Fourteen Jordanian pilgrims have died while performing rituals related to the hajj and 17 others missing.

Jordan’s official news agency disclosed this on Sunday.

The agency said the pilgrims died as a result of exposure to extreme sun and heat, based on a report from Jordan’s Foreign Ministry.

Temperatures in Mecca reached nearly 110 degrees Fahrenheit on Sunday with recent studies indicating that climate change will increase health risks there.

On Saturday, the country’s medical centre for heat exhaustion treated 225 pilgrims for heat stress and fatigue.

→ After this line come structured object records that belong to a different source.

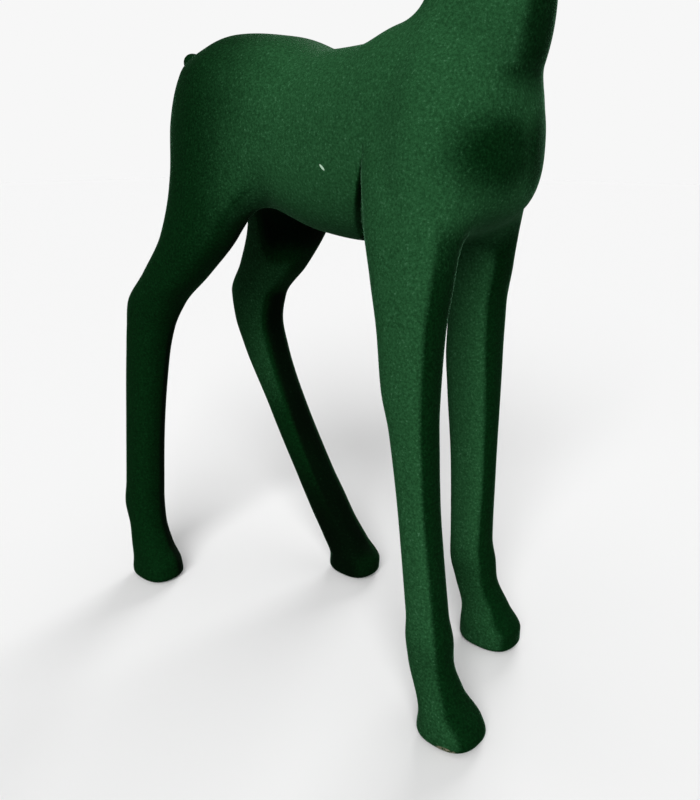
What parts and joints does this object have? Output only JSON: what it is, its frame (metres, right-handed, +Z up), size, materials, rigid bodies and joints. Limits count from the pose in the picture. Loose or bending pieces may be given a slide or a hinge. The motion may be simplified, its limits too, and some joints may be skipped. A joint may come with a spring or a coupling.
{
  "type": "deer display figure",
  "caption": "Standing doe display figure: hollow moulded shells over a steel and plywood frame, flocked dark green all over, free-standing on four padded hooves.",
  "frame": {"origin": "on the floor, under the middle of the figure's bounding box", "axes": "+X the way the doe faces, +Y its left side, +Z up"},
  "size_m": [0.6819, 0.28, 1.0858],
  "materials": {
    "flocked_resin": "glass-fibre and resin casting flocked all over in short dark green nylon",
    "eye_bead": "polished near-black bead",
    "rod_steel": "bright drawn bar",
    "tube_steel": "mill finish tube",
    "bracket_steel": "black primer",
    "zinc_screw": "zinc plated",
    "plywood": "raw birch plywood",
    "beech": "raw beech",
    "clamp_aluminium": "sawn and drilled",
    "bonding_tape": "resin-wetted glass tape",
    "pad_felt": "dense felt"
  },
  "bodies": {
    "root": {"back_seam_strip": "bonding_tape", "belly_seam_strip": "bonding_tape", "body_shell_left": "flocked_resin", "body_shell_right": "flocked_resin", "clamp_screws": "zinc_screw", "ear_left": "flocked_resin", "ear_peg_left": "beech", "ear_peg_right": "beech", "ear_right": "flocked_resin", "eye_left": "eye_bead", "eye_right": "eye_bead", "flange_screws": "zinc_screw", "foreleg_left": "flocked_resin", "foreleg_left_pad": "pad_felt", "foreleg_left_rod": "rod_steel", "foreleg_left_socket": "bracket_steel", "foreleg_right": "flocked_resin", "foreleg_right_pad": "pad_felt", "foreleg_right_rod": "rod_steel", "foreleg_right_socket": "bracket_steel", "grub_screws": "zinc_screw", "head_block": "beech", "head_shell_left": "flocked_resin", "head_shell_right": "flocked_resin", "hindleg_left": "flocked_resin", "hindleg_left_pad": "pad_felt", "hindleg_left_rod": "rod_steel", "hindleg_left_socket": "bracket_steel", "hindleg_right": "flocked_resin", "hindleg_right_pad": "pad_felt", "hindleg_right_rod": "rod_steel", "hindleg_right_socket": "bracket_steel", "hip_plate": "plywood", "neck_bulkhead": "plywood", "neck_flange": "bracket_steel", "neck_post": "tube_steel", "neck_shell_left": "flocked_resin", "neck_shell_right": "flocked_resin", "pad_screws": "zinc_screw", "shoulder_plate": "plywood", "socket_screws": "zinc_screw", "spine_clamp_front": "clamp_aluminium", "spine_clamp_rear": "clamp_aluminium", "spine_tube": "tube_steel", "tail": "flocked_resin", "tail_peg": "beech"}
  },
  "joints": []
}
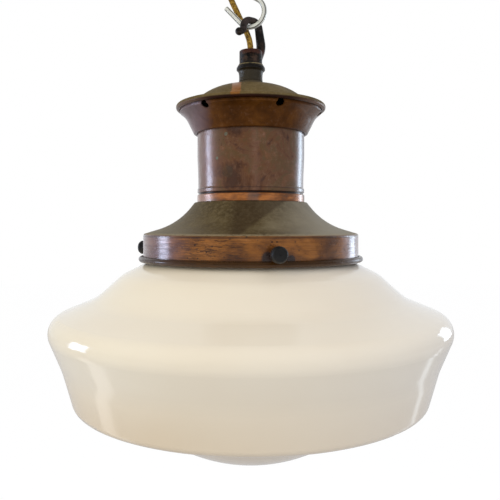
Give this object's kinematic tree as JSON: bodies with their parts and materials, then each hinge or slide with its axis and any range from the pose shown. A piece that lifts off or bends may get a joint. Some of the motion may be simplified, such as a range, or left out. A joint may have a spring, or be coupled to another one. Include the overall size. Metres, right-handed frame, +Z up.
{
  "type": "pendant light",
  "caption": "Opal glass pendant light with a spun copper gallery and vented dome cap, hung by a cast hook from a wire S-hook, with a bayonet lampholder and bulb inside.",
  "frame": {"origin": "point inside the top of the S-hook's upper loop, where the light hangs from its ceiling hook", "axes": "+Z up along the light's axis, -Y towards the viewer of the picture, +X to that viewer's right"},
  "size_m": [0.301, 0.301, 0.3833],
  "materials": {
    "zinc_wire": "bright zinc-plated wire, slightly dulled",
    "dark_bronze": "dark brown-black patina on cast and turned bronze",
    "patina_brass": "dull olive patina",
    "brass": "tarnished brass",
    "copper": "old spun copper, brown, polished by handling",
    "patina_copper": "dull olive-brown patina on spun copper",
    "steel_fixings": "plain steel",
    "spring_steel": "bright spring wire",
    "black_steel": "black finish, half gloss",
    "opal_glass": "opaque cream opal glass, fire polished",
    "porcelain": "glazed porcelain",
    "aluminium_cap": "bright aluminium",
    "solder": "dull solder",
    "clear_glass": "clear",
    "filament_wire": "tungsten wire",
    "flex_braid": "gold-brown braided textile",
    "core_insulation": "brown rubber insulation",
    "copper_wire": "bright stranded copper"
  },
  "bodies": {
    "s_hook": {"s_hook": "zinc_wire"},
    "lamp": {"suspension_hook": "dark_bronze", "hook_grub_screw": "steel_fixings", "lock_ring": "dark_bronze", "coupler": "dark_bronze", "seat_washer": "patina_brass", "threaded_tube": "brass", "dome_cap": "patina_copper", "dome_washer": "steel_fixings", "dome_nut": "brass", "vent_collar": "copper", "neck_tube": "copper", "gallery": "copper", "thumb_screw_nuts": "brass", "glass_shade": "opal_glass", "holder_cap": "brass", "holder_cap_ring": "brass", "holder_shell": "brass", "shade_ring": "brass", "holder_insulator": "porcelain", "holder_terminals": "brass", "terminal_screws": "steel_fixings", "plunger_spring_left": "spring_steel", "plunger_spring_right": "spring_steel", "inner_flex": "flex_braid", "holder_leads": "core_insulation", "flex": "flex_braid", "flex_cores": "core_insulation", "flex_wires": "copper_wire"},
    "thumb_screw_front": {"thumb_screw_front": "black_steel"},
    "thumb_screw_back": {"thumb_screw_back": "black_steel"},
    "thumb_screw_left": {"thumb_screw_left": "black_steel"},
    "bulb": {"bulb_cap": "aluminium_cap", "bulb_contacts": "solder", "bulb_glass": "clear_glass", "bulb_stem": "clear_glass", "bulb_filament": "filament_wire"},
    "plunger_left": {"plunger_left": "brass"},
    "plunger_right": {"plunger_right": "brass"}
  },
  "joints": [
    {"name": "lamp_swing", "type": "hinge", "parent": "s_hook", "child": "lamp", "pos_m": [0, 0, -0.0466], "axis": [0.9397, -0.342, 0], "range_deg": [-15, 15]},
    {"name": "thumb_screw_front_slide", "type": "slide", "parent": "lamp", "child": "thumb_screw_front", "axis": [0.1908, -0.9816, 0], "range_m": [0, 0.005]},
    {"name": "thumb_screw_back_slide", "type": "slide", "parent": "lamp", "child": "thumb_screw_back", "axis": [0.7547, 0.6561, 0], "range_m": [0, 0.005]},
    {"name": "thumb_screw_left_slide", "type": "slide", "parent": "lamp", "child": "thumb_screw_left", "axis": [-0.9455, 0.3256, 0], "range_m": [0, 0.005]},
    {"name": "bulb_push", "type": "slide", "parent": "lamp", "child": "bulb", "axis": [0, 0, 1], "range_m": [0, 0.002], "stiffness_N_per_m": 1500, "springref_m": -0.004},
    {"name": "plunger_left_slide", "type": "slide", "parent": "lamp", "child": "plunger_left", "axis": [0, 0, 1], "range_m": [0, 0.002], "deforming": ["plunger_spring_left"]},
    {"name": "plunger_right_slide", "type": "slide", "parent": "lamp", "child": "plunger_right", "axis": [0, 0, 1], "range_m": [0, 0.002], "deforming": ["plunger_spring_right"]}
  ],
  "couplings": [
    {"joint": "plunger_left_slide", "follows": "bulb_push", "ratio": 1},
    {"joint": "plunger_right_slide", "follows": "bulb_push", "ratio": 1}
  ]
}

Meanwhile, this is not the first death during pilgrimage, previous pilgrimages have also seen fatalities, including those caused by stampedes.

In 2015, a stampede resulted in over 700 deaths. In recent years, many pilgrims, often elderly, have suffered from heat stress, with numerous fatalities due to extreme heat.

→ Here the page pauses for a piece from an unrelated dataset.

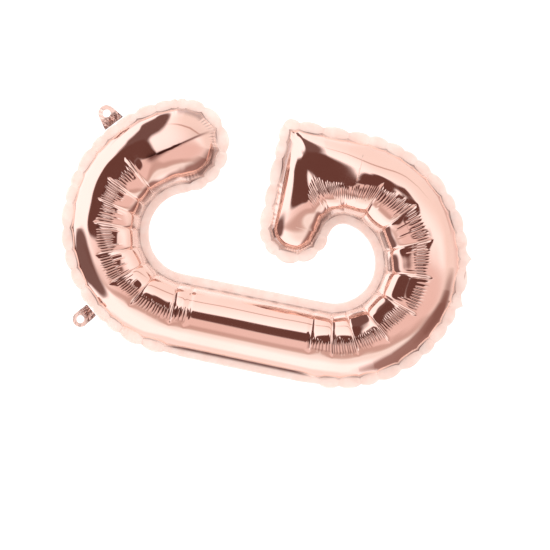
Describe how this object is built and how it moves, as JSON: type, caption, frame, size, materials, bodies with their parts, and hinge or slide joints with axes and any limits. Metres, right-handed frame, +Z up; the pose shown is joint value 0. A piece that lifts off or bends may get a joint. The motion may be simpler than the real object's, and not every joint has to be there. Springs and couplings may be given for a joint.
{
  "type": "foil letter balloon",
  "caption": "Air-filled rose-gold foil letter G balloon with a flat sealed rim, hang tabs, a folded inflation tail and an inner flat valve.",
  "frame": {"origin": "midway between the centres of the two hang holes, in the plane of the sealed rim", "axes": "+Z up the upright letter, +X to the letter's right, and the letter's front faces -Y"},
  "size_m": [0.231, 0.0668, 0.3692],
  "materials": {
    "foil": "mirror-bright rose-gold metallised film",
    "valve_film": "thin milky clear film"
  },
  "bodies": {
    "envelope": {"front_panel": "foil", "back_panel": "foil", "valve_back_film": "valve_film"},
    "left_tab": {"left_hang_tab": "foil"},
    "right_tab": {"right_hang_tab": "foil"},
    "tail": {"tail_front_ply": "foil", "tail_back_ply": "foil"},
    "valve_flap": {"valve_front_film": "valve_film"}
  },
  "joints": [
    {"name": "left_tab_flex", "type": "hinge", "parent": "envelope", "child": "left_tab", "pos_m": [-0.08268, 0, -0.01612], "axis": [0.617, 0, 0.7869], "range_deg": [-80, 80], "stiffness_Nm_per_rad": 0.0001},
    {"name": "right_tab_flex", "type": "hinge", "parent": "envelope", "child": "right_tab", "pos_m": [0.08574, 0, -0.00034], "axis": [0.7524, 0, -0.6587], "range_deg": [-80, 80], "stiffness_Nm_per_rad": 0.0001},
    {"name": "tail_fold", "type": "hinge", "parent": "envelope", "child": "tail", "pos_m": [0.013, 0, -0.3409], "axis": [-1, 0, 0], "range_deg": [0, 250]},
    {"name": "valve_open", "type": "hinge", "parent": "envelope", "child": "valve_flap", "pos_m": [0.013, -0.0003, -0.33], "axis": [1, 0, 0], "range_deg": [0, 8], "stiffness_Nm_per_rad": 0.001}
  ]
}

As one of the five pillars of Islam, the pilgrimage involves several outdoor rituals in Mecca and the surrounding desert, such as praying outside the Great Mosque and spending a day in prayer at Mount Arafat, often under intense sunlight.

Scientists have warned that when the hajj, which follows the lunar calendar, occurs during the summer, as it did this year, weather conditions can be particularly harsh.

To mitigate heat stress, Saudi authorities have implemented relief measures, including using water mist sprays to cool the air and providing water, umbrellas, and air-conditioned transportation for pilgrims, which scientists say have helped reduce heat-related cases.